### Your task
Start at the line containing "if empty is" and stop at the line containing "corner_chamfer = 0.5; // [0.1:0.05:2]"; copy those lines exactly, both ends included, and no others.
[Start of Supplied information]
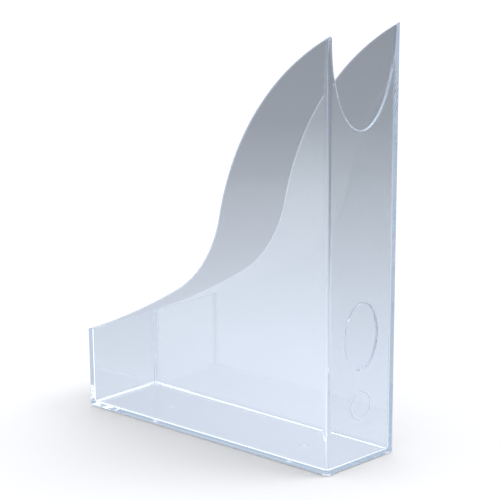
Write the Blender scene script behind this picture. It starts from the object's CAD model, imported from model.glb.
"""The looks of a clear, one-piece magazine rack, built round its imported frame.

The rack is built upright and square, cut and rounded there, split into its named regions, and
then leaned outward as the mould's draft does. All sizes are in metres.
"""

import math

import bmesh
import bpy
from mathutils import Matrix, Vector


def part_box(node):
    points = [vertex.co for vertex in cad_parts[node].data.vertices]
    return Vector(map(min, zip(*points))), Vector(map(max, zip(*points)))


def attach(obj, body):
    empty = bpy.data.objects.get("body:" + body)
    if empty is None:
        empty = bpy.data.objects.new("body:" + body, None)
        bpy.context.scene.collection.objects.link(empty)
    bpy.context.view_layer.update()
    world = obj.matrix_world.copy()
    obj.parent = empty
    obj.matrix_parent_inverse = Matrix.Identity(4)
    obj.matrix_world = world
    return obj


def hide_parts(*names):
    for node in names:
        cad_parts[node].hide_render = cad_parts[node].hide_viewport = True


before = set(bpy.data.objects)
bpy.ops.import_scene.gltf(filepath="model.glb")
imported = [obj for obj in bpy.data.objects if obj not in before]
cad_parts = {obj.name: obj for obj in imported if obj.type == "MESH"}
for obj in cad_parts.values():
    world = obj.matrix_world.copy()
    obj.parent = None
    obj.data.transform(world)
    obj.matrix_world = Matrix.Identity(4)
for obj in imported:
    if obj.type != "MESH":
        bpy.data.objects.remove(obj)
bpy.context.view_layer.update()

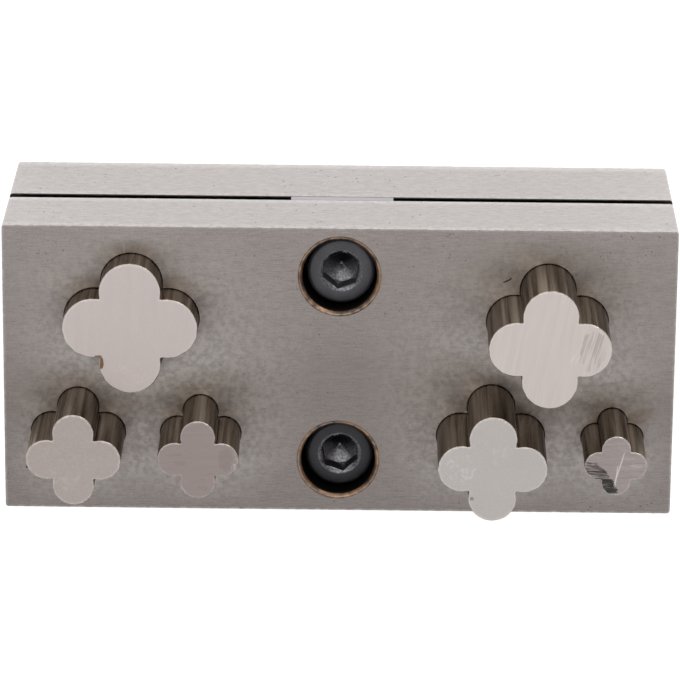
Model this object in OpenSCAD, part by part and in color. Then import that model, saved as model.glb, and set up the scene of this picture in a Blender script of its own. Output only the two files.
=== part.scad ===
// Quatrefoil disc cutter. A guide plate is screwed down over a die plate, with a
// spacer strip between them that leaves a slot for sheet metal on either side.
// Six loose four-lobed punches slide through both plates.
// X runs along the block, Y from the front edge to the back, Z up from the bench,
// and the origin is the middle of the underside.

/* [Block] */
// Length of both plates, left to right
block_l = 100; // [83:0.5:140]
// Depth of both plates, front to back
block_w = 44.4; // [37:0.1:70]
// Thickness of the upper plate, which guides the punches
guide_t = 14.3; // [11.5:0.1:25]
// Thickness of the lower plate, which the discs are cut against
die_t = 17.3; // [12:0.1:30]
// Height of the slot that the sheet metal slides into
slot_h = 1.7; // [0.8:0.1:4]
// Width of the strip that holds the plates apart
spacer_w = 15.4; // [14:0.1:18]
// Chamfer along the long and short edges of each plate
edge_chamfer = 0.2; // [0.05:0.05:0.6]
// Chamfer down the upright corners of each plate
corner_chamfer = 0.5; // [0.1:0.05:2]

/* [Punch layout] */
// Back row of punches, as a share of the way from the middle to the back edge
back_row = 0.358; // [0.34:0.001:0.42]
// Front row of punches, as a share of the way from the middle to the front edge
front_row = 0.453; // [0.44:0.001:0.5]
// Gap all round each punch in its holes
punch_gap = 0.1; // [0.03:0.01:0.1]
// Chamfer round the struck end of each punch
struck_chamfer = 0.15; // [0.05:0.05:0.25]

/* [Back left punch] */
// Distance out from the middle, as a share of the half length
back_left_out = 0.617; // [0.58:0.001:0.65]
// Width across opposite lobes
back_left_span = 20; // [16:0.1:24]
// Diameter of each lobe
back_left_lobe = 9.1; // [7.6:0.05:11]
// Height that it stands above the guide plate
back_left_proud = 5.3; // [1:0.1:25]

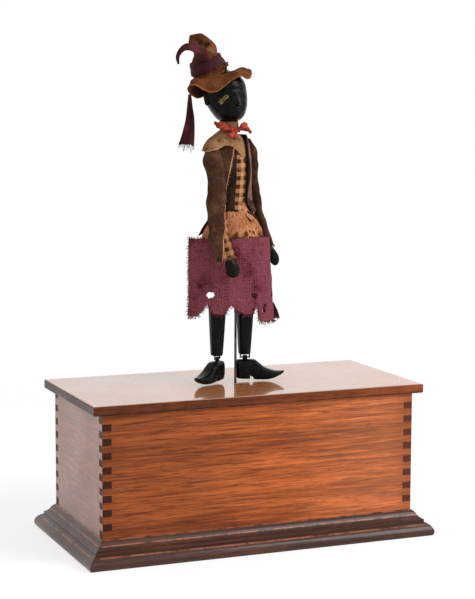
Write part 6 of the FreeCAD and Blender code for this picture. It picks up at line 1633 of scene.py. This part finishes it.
[End of Supplied information]
### Problem solution
    if empty is None:
        empty = bpy.data.objects.new("body:" + body, None)
        bpy.context.scene.collection.objects.link(empty)
    bpy.context.view_layer.update()
    world = obj.matrix_world.copy()
    obj.parent = empty
    obj.matrix_parent_inverse = Matrix.Identity(4)
    obj.matrix_world = world
    return obj


def hide_parts(*names):
    for node in names:
        cad_parts[node].hide_render = cad_parts[node].hide_viewport = True


before = set(bpy.data.objects)
bpy.ops.import_scene.gltf(filepath="model.glb")
imported = [obj for obj in bpy.data.objects if obj not in before]
cad_parts = {obj.name: obj for obj in imported if obj.type == "MESH"}
for obj in cad_parts.values():
    world = obj.matrix_world.copy()
    obj.parent = None
    obj.data.transform(world)
    obj.matrix_world = Matrix.Identity(4)
for obj in imported:
    if obj.type != "MESH":
        bpy.data.objects.remove(obj)
bpy.context.view_layer.update()

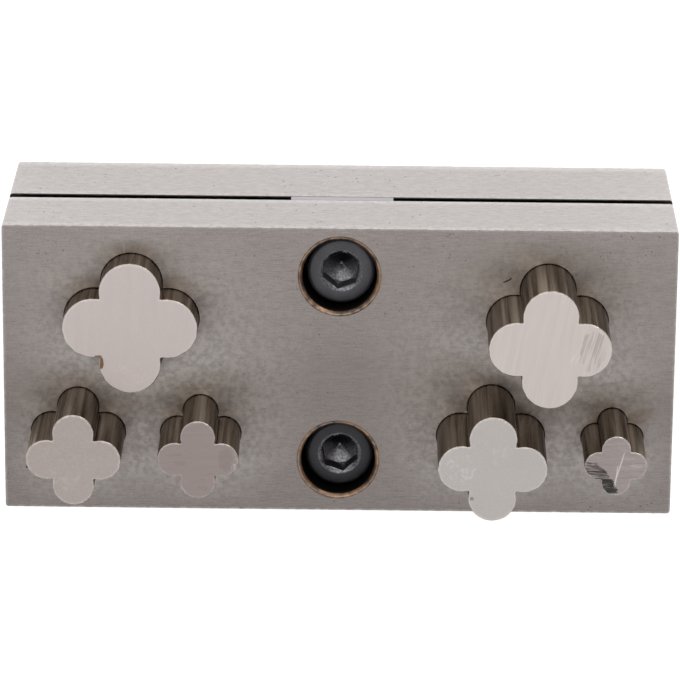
Model this object in OpenSCAD, part by part and in color. Then import that model, saved as model.glb, and set up the scene of this picture in a Blender script of its own. Output only the two files.
=== part.scad ===
// Quatrefoil disc cutter. A guide plate is screwed down over a die plate, with a
// spacer strip between them that leaves a slot for sheet metal on either side.
// Six loose four-lobed punches slide through both plates.
// X runs along the block, Y from the front edge to the back, Z up from the bench,
// and the origin is the middle of the underside.

/* [Block] */
// Length of both plates, left to right
block_l = 100; // [83:0.5:140]
// Depth of both plates, front to back
block_w = 44.4; // [37:0.1:70]
// Thickness of the upper plate, which guides the punches
guide_t = 14.3; // [11.5:0.1:25]
// Thickness of the lower plate, which the discs are cut against
die_t = 17.3; // [12:0.1:30]
// Height of the slot that the sheet metal slides into
slot_h = 1.7; // [0.8:0.1:4]
// Width of the strip that holds the plates apart
spacer_w = 15.4; // [14:0.1:18]
// Chamfer along the long and short edges of each plate
edge_chamfer = 0.2; // [0.05:0.05:0.6]
// Chamfer down the upright corners of each plate
corner_chamfer = 0.5; // [0.1:0.05:2]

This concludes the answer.